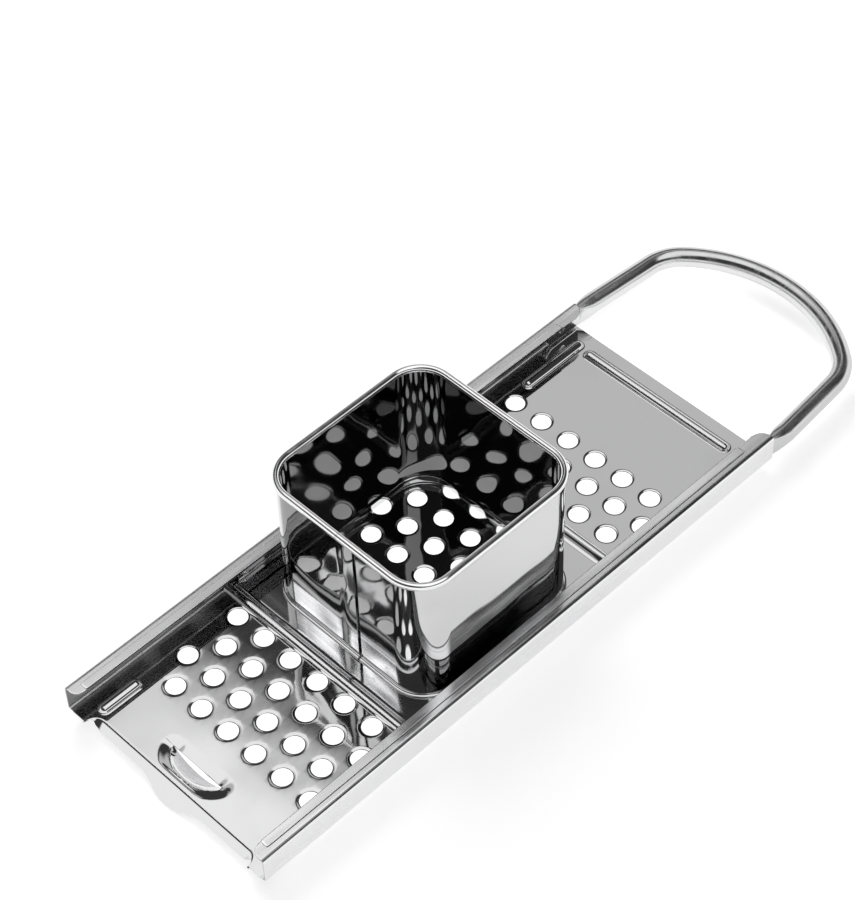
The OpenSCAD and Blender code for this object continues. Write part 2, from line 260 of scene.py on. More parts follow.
def mix_colour(tree, low, high, amount):
    made = tree.nodes.new("ShaderNodeMix")
    made.data_type = "RGBA"
    set_sockets(tree, made, {0: amount, 6: low, 7: high})
    return Socket(tree, made.outputs[2])


def new_material(name):
    """A new material, its tree and its surface shader."""
    material = bpy.data.materials.new(name)
    material.use_nodes = True
    tree = material.node_tree
    return material, tree, tree.nodes["Principled BSDF"]


def opaque(colour, share=1.0):
    return (*[c * share for c in colour], 1.0)


# ---------------------------------------------------------------- steel

# sizes of the patterns on the steel, in cells per metre
LINE_SCALE = 900.0
STREAK_SCALE = 240.0
SPOT_SCALE = 420.0
SMEAR_SCALE = 28.0
WAVE_SCALE = 46.0
LINE_DEPTH = 0.00002   # of the polishing lines, in metres
BRUSHED_FADE = 0.003   # half the width over which brushing ends, in metres
DULL_SHARE = 0.93      # brightness of smeared steel against clean steel
WELD_TINT = (0.50, 0.45, 0.38, 1.0)


def polished_steel(name, along, waves, smear=1.0, brushed=0.0, brushed_to=None, tone=1.0, toned=False):
    """Mirror-polished stainless steel with faint polishing lines, smears and a sheet's slow waves.

    Along stretches the lines where it is small, waves is the height of the slow waves in metres,
    smear scales the smears' roughness, brushed adds roughness in streaks as far back as brushed_to,
    tone scales the colour to paint a piece's steel brighter (painted highlight) or darker (painted shade),
    and toned scales it further by the painted light and painted shade stored as tones on the mesh's points.
    """
    finish = finish_settings()
    material, tree, surface = new_material(name)
    plain = object_coordinates(tree)
    lines_at = object_coordinates(tree, along)
    lines = noise(tree, lines_at, LINE_SCALE, 3.0, 0.6)
    wiped = noise(tree, plain, SMEAR_SCALE, 3.0, 0.55).smooth(0.48, 0.78)
    spots = noise(tree, plain, SPOT_SCALE, 1.0).smooth(0.70, 0.80)

    colour = mix_colour(tree, opaque(finish.steel, tone), opaque(finish.steel, tone * DULL_SHARE),
                        wiped * 0.6 + spots * 0.2)
    # Painted light and shade: the tone attribute on the mesh's points brightens or darkens the colour point
    # by point.
    if toned:
        amount = node(tree, "ShaderNodeAttribute", {"attribute_name": "tone"}, output="Fac")
        colour = node(tree, "ShaderNodeVectorMath", {"operation": "SCALE"}, colour, Scale=amount)
    rough = lines * 0.03 + wiped * (0.045 * smear) + spots * 0.03 + (finish.polish - 0.012)
    if brushed > 0.0:
        streaks = noise(tree, lines_at, STREAK_SCALE, 4.0, 0.65).smooth(0.3, 0.7)
        streaks = (streaks * 0.5 + 0.35) * brushed
        if brushed_to is not None:
            streaks = streaks * plain.part("Y").smooth(brushed_to + BRUSHED_FADE, brushed_to - BRUSHED_FADE)
        rough = rough + streaks
    waved = bump(tree, noise(tree, plain, WAVE_SCALE, 0.0), waves)
    lined = bump(tree, lines, LINE_DEPTH, 0.04, Normal=waved)
    set_sockets(tree, surface, {"Metallic": 1.0, "Base Color": colour, "Roughness": rough, "Normal": lined})
    return material


def weld_steel(name):
    """The dull, faintly heat-tinted ring of a spot weld."""
    material, tree, surface = new_material(name)
    place = object_coordinates(tree)
    grain = noise(tree, place, 1600.0, 3.0)
    tint = noise(tree, place, 350.0, 1.0).smooth(0.4, 0.7)
    colour = mix_colour(tree, opaque(finish_settings().steel), WELD_TINT, tint * 0.5)
    set_sockets(tree, surface, {"Metallic": 1.0, "Base Color": colour, "Roughness": grain * 0.2 + 0.16,
                                "Normal": bump(tree, grain, 0.00005, 0.5)})
    return material


# ---------------------------------------------------------------- shapes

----

Copy out the listing above, line by line and exactly, from its first line to the line holding "return (*[c *", inclusive.

[THE OUTPUT]:
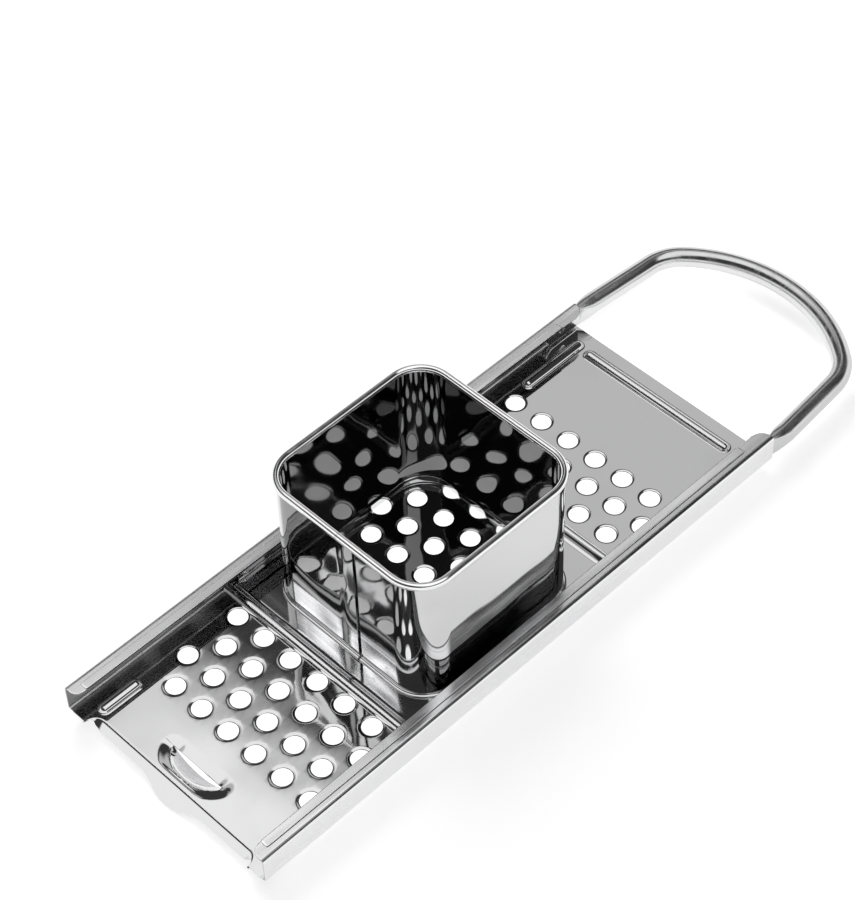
The OpenSCAD and Blender code for this object continues. Write part 2, from line 260 of scene.py on. More parts follow.
def mix_colour(tree, low, high, amount):
    made = tree.nodes.new("ShaderNodeMix")
    made.data_type = "RGBA"
    set_sockets(tree, made, {0: amount, 6: low, 7: high})
    return Socket(tree, made.outputs[2])


def new_material(name):
    """A new material, its tree and its surface shader."""
    material = bpy.data.materials.new(name)
    material.use_nodes = True
    tree = material.node_tree
    return material, tree, tree.nodes["Principled BSDF"]


def opaque(colour, share=1.0):
    return (*[c * share for c in colour], 1.0)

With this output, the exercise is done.